If an audit operation fails, Cloud SQL doesn't stop the database activity from completing. For example, when an instance runs out of disk space and Cloud SQL can't generate an audit log, the database still lets the user perform read queries, even if this activity would normally generate an audit log.

Read-only instances

If an instance has the read_only flag set to true, you can't add or update audit rules, because they are stored in the tables. Before you can create, update, or delete rules, you need to remove the read_only flag.

Limitations and known issues

Apply binary logs

The Cloud SQL for MySQL Audit Plugin is not compatible with binary logs on an instance.

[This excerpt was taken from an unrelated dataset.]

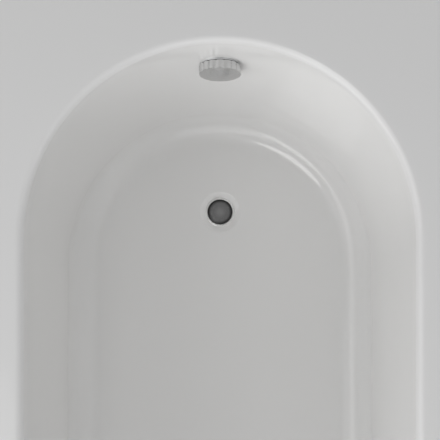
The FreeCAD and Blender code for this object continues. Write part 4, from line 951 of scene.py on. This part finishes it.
@dataclass
class Skirt:
    """Tapered outer shell with a flange under the deck and one round its foot. Sizes in millimetres."""

    finishes: Finishes
    taper: float = 25.7
    corner: float = 38.0
    wall: float = 5.0
    top_flange: float = 30.0
    foot_flange: float = 35.0

    def section(self) -> list[tuple[float, float, float]]:
        """The wall's section: distance in from the outer face, and height, in metres."""
        low, high = (v.z / MM for v in cad_box("skirt"))
        w = self.wall
        corners = [
            (0, high, 1.0), (0, low, 2.4), (self.foot_flange, low, 1.2), (self.foot_flange, low + w, 1.2),
            (w, low + w, 4.0),
            (w, high - w, 3.0), (self.top_flange, high - w, 1.2), (self.top_flange, high, 1.2),
        ]
        rounded = eased(corners, 4)
        out: list[tuple[float, float, float]] = []
        for i, (x, z) in enumerate(rounded):
            out.append((x * MM, z * MM, 0.0))
            nx, nz = rounded[(i + 1) % len(rounded)]
            pieces = int(math.hypot(nx - x, nz - z) // 60)
            for k in range(1, pieces + 1):
                t = k / (pieces + 1)
                out.append(((x + (nx - x) * t) * MM, (z + (nz - z) * t) * MM, 0.0))
        return out

    def build(self) -> Piece:
        """Sweeps the section round a rounded rectangle, and tapers it towards the foot."""
        low, high = cad_box("skirt")
        g = GrowthTree(
            "skirt_growth",
            {
                "Length": high.x - low.x, "Width": high.y - low.y, "Corner": self.corner * MM,
                "Taper": self.taper * MM, "Top": high.z, "Height": high.z - low.z,
            },
        )
        section = g.put("GeometryNodeMeshToCurve", {"Mesh": g.base})
        section = g.keep(section, "kept_section", g.put("GeometryNodeInputPosition"))
        plan = g.put(
            "GeometryNodeCurvePrimitiveQuadrilateral",
            {"Width": g.size("Length"), "Height": g.size("Width")},
        )
        plan = g.put(
            "GeometryNodeFilletCurve", {"Curve": plan, "Count": 14, "Radius": g.size("Corner")},
            mode="POLY",
        )
        plan = g.keep(plan, "kept_plan", g.put("GeometryNodeInputPosition"))
        swept = g.put("GeometryNodeCurveToMesh", {"Curve": plan, "Profile Curve": section})
        half_x = g.minus(g.times(g.size("Length"), 0.5), g.size("Corner"))
        half_y = g.minus(g.times(g.size("Width"), 0.5), g.size("Corner"))
        core = g.put("ShaderNodeCombineXYZ", {0: half_x, 1: half_y})
        point = g.kept("kept_plan")
        nearest = g.vectors("MAXIMUM", g.vectors("MINIMUM", point, core), g.scaled(core, -1.0))
        outward = g.vectors("NORMALIZE", g.vectors("SUBTRACT", point, nearest))
        inset, height, _ = g.parts(g.kept("kept_section"))
        fall = g.over(g.minus(g.size("Top"), height), g.size("Height"))
        pull = g.times(fall, g.size("Taper"))
        shrink = g.put("ShaderNodeCombineXYZ", {0: g.over(pull, half_x), 1: g.over(pull, half_y)})
        core_point = g.vectors("SUBTRACT", nearest, g.vectors("MULTIPLY", nearest, shrink))
        reach = g.scaled(outward, g.minus(g.size("Corner"), inset))
        lift = g.put("ShaderNodeCombineXYZ", {2: height})
        spot = g.vectors("ADD", g.vectors("ADD", core_point, reach), lift)
        shape = g.put("GeometryNodeSetPosition", {"Geometry": swept, "Position": spot})
        return g.apply(wire("tub_skirt", self.section(), True), shape, self.finishes.of("skirt_acrylic"))

    def dress(self) -> None:
        """Shows the skirt in place of its CAD node."""
        show(self.build(), "tub", "skirt_acrylic", "skirt")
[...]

In certain cases, if you try applying binary logs while the Cloud SQL for MySQL Audit Plugin is enabled, it might crash the database instance.

If you want to apply binary logs using the mysqlbinlog utility, you need to first disable database auditing by setting cloudsql_mysql_audit=OFF.

Log ingestion rate

Before Cloud SQL sends audit logs to Cloud Logging, they are temporarily written to the disk of the instance, using disk space. Logs are uploaded to Cloud Logging and removed from the disk at a rate of 4 MB per second. When the load from log generation exceeds the upload rate, the instance undergos an increase in disk usage, which can cause your database to run out of disk and crash. Even if automatic disk storage increases are enabled, the increase in disk usage increases costs.

While using this feature, we recommend that you:

  • Enable automatic storage increases.
  • Monitor the overall disk usage. You can't monitor the load from log generation separately. Use the metric in the Metrics explorer.
  • If necessary, reduce the log generation rate by limiting database activity or reducing auditing.

Audit unsuccessful operations

If your audit rules include auditing for unsuccessful operations (op_result is set to U for unsuccessful operations or B for both unsuccessful and successful operations), some users might be able to overload your database instance with audit logs by continuously executing unsuccessful operations. If the log generation speed exceeds the log ingestion rate, unwanted growth in disk usage can occur, depleting disk space. Instead, when auditing unsuccessful operations:

  • Control access at the instance-level.
  • Set up a monitoring or alerting system for the abnormal increase of the unsuccessful operation logs.

Audit rules

You can't create more than a total of 1000 audit rule combinations per database instance. An audit rule combination is a unique set of a user, database, object, and operations. For example, an audit rule auditing user1,user2, db1,db2, table1,table2, select,delete generates 2 x 2 x 2 x 2 = 16 combinations. Creating or updating audit rules fails if the total number of audit rule combinations exceeds 1000.

Unsupported operations

Currently the following operations are not supported.

  • The following functions are unsupported, when used as described:

    • Within SELECT queries with UNION, INTERSECT, the WHERE clause, nested queries, subqueries, etc.
    • In UPDATE, DELETE, INSERT, REPLACE statements.

    For example, if you have an audit rule to audit object func1, the following aren't audited:

    • SELECT func1() FROM table;
    • SELECT * FROM table WHERE a = func1();
    • SELECT func1() != 0;
    • SELECT func1() > 0;
    • SET @x = func1();

    A function called directly by SELECT without any operators and without a WHERE clause is audited:

    • SELECT func1();
    • SELECT db.func1();
  • Filtering by IP address isn't supported at this time.